>>>>>
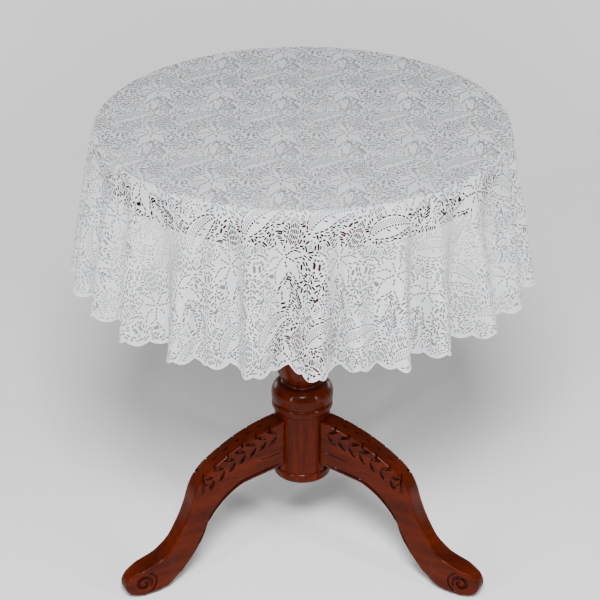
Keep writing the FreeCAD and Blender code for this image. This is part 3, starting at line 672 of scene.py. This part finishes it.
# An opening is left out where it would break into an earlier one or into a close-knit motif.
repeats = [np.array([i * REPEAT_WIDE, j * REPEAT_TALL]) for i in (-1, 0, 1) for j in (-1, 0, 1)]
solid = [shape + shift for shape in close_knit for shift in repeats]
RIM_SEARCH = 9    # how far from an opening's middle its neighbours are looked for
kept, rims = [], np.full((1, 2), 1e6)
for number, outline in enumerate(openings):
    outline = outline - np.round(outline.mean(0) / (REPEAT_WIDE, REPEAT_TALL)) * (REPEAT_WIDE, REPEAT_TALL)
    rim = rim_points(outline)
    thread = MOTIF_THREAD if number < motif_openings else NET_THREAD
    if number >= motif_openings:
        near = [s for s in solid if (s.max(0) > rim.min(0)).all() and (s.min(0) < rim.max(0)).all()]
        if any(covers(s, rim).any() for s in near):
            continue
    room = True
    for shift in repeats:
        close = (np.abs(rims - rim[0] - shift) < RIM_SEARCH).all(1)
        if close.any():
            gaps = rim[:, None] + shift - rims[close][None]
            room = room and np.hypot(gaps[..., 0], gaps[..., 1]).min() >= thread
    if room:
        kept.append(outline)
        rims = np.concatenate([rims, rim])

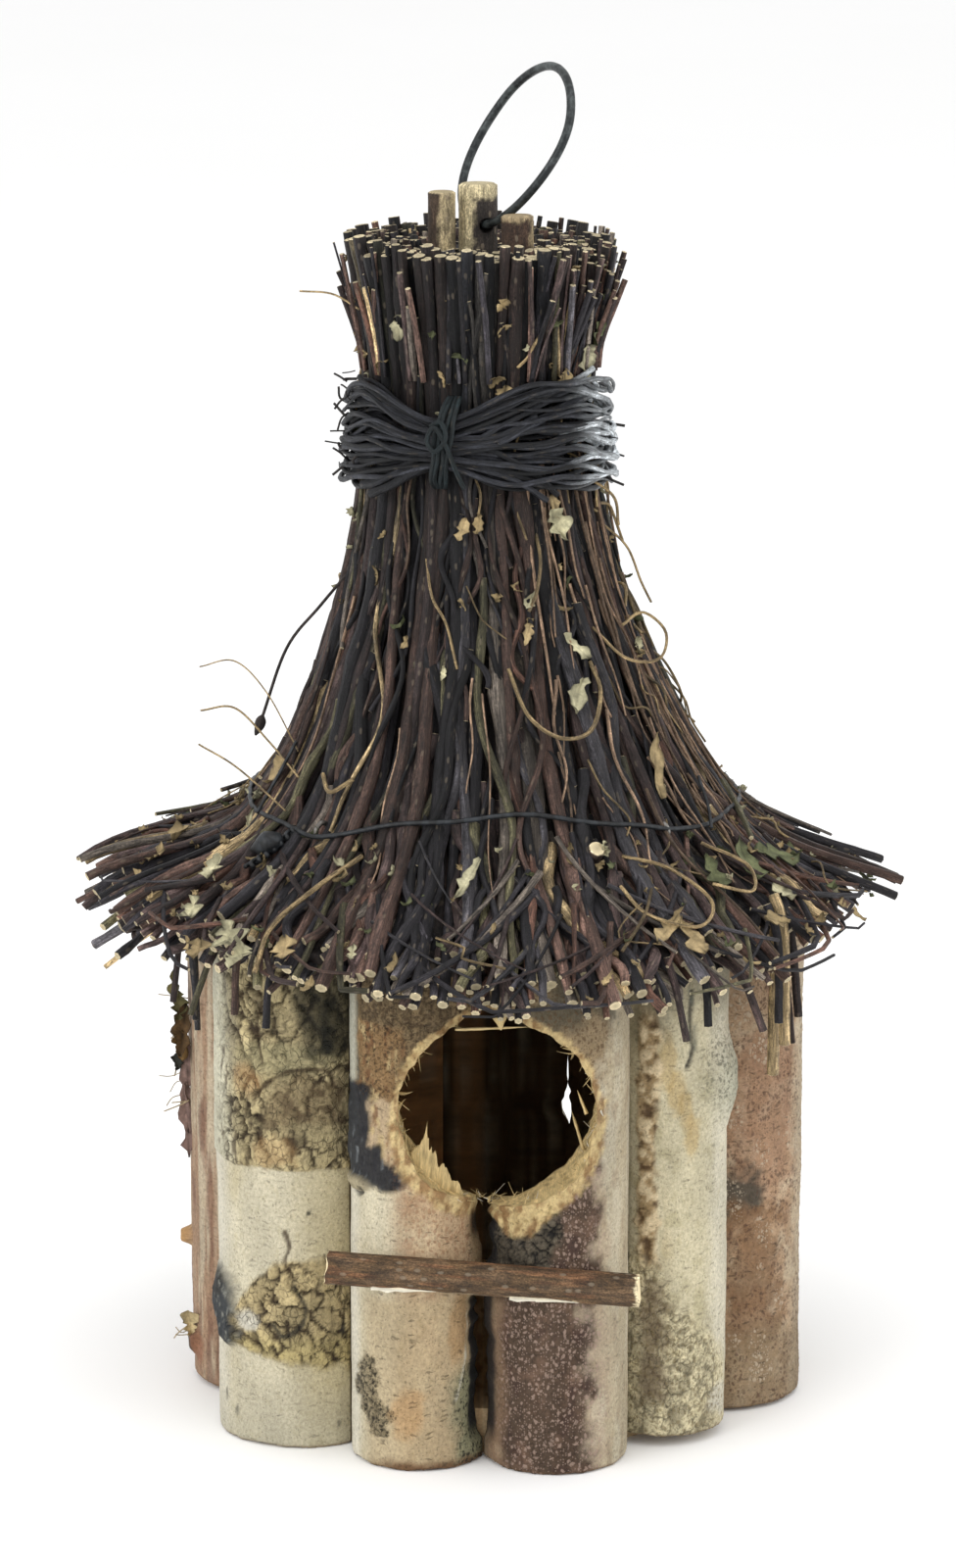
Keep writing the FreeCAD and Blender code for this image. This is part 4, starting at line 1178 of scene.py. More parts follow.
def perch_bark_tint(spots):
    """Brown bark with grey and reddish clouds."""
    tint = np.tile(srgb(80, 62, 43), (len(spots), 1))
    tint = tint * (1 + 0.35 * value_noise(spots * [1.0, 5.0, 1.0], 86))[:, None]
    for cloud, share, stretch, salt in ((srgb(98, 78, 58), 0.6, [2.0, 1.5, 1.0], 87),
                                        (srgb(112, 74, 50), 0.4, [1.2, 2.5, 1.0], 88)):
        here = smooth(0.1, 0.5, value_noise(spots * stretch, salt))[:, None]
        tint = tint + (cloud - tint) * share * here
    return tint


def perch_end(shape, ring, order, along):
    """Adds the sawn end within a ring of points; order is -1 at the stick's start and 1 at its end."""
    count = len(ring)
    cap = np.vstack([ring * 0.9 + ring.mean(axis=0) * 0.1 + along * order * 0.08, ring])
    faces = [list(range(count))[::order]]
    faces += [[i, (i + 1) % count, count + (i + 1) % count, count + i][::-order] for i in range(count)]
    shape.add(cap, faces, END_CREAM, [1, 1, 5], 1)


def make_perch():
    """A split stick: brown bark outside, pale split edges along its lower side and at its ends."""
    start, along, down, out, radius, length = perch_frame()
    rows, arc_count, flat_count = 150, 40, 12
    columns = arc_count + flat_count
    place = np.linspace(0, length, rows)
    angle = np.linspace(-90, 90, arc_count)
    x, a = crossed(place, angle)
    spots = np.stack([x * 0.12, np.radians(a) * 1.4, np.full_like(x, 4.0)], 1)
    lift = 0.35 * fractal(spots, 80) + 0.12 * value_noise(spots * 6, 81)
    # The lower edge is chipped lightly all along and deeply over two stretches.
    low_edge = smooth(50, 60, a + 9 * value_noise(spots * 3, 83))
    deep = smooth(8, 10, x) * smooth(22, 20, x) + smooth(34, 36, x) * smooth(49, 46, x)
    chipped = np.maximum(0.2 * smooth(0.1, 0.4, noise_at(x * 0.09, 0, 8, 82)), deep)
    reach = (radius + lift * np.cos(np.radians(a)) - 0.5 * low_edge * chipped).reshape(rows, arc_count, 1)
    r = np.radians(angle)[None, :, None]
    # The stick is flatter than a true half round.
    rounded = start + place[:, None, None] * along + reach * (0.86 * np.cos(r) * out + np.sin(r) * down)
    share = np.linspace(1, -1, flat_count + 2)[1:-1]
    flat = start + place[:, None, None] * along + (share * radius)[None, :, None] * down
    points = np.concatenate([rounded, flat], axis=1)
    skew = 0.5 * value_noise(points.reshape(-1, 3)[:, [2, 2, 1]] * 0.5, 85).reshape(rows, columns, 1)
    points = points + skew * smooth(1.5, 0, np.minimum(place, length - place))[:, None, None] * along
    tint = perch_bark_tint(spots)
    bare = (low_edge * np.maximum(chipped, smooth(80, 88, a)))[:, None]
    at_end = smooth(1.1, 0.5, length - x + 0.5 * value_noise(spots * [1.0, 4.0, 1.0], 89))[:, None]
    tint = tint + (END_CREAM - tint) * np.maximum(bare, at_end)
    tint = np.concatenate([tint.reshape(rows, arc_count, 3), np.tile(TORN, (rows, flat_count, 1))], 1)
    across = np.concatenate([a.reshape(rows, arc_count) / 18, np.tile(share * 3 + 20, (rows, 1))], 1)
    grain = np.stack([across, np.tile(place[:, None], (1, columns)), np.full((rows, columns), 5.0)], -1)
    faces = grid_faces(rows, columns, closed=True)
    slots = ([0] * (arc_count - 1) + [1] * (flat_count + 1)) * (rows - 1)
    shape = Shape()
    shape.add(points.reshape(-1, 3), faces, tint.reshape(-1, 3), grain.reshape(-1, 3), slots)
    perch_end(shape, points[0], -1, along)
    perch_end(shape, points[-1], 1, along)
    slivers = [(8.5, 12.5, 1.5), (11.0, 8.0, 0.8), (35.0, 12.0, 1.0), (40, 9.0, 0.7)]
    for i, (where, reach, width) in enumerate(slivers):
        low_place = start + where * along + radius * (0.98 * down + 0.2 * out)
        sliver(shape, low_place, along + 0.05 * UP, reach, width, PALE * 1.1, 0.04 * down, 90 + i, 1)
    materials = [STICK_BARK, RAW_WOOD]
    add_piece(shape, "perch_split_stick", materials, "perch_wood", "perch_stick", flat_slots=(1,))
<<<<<
● WHAT YOU ARE ASKED TO DO
Reproduce, exactly as written, the stretch of lines whose first line is the one with "More parts follow." and whose last line is the one with "shape.add(cap, faces, END_CREAM, [1, 1, 5], 1)".

● EXPECTED ANSWER
Keep writing the FreeCAD and Blender code for this image. This is part 4, starting at line 1178 of scene.py. More parts follow.
def perch_bark_tint(spots):
    """Brown bark with grey and reddish clouds."""
    tint = np.tile(srgb(80, 62, 43), (len(spots), 1))
    tint = tint * (1 + 0.35 * value_noise(spots * [1.0, 5.0, 1.0], 86))[:, None]
    for cloud, share, stretch, salt in ((srgb(98, 78, 58), 0.6, [2.0, 1.5, 1.0], 87),
                                        (srgb(112, 74, 50), 0.4, [1.2, 2.5, 1.0], 88)):
        here = smooth(0.1, 0.5, value_noise(spots * stretch, salt))[:, None]
        tint = tint + (cloud - tint) * share * here
    return tint


def perch_end(shape, ring, order, along):
    """Adds the sawn end within a ring of points; order is -1 at the stick's start and 1 at its end."""
    count = len(ring)
    cap = np.vstack([ring * 0.9 + ring.mean(axis=0) * 0.1 + along * order * 0.08, ring])
    faces = [list(range(count))[::order]]
    faces += [[i, (i + 1) % count, count + (i + 1) % count, count + i][::-order] for i in range(count)]
    shape.add(cap, faces, END_CREAM, [1, 1, 5], 1)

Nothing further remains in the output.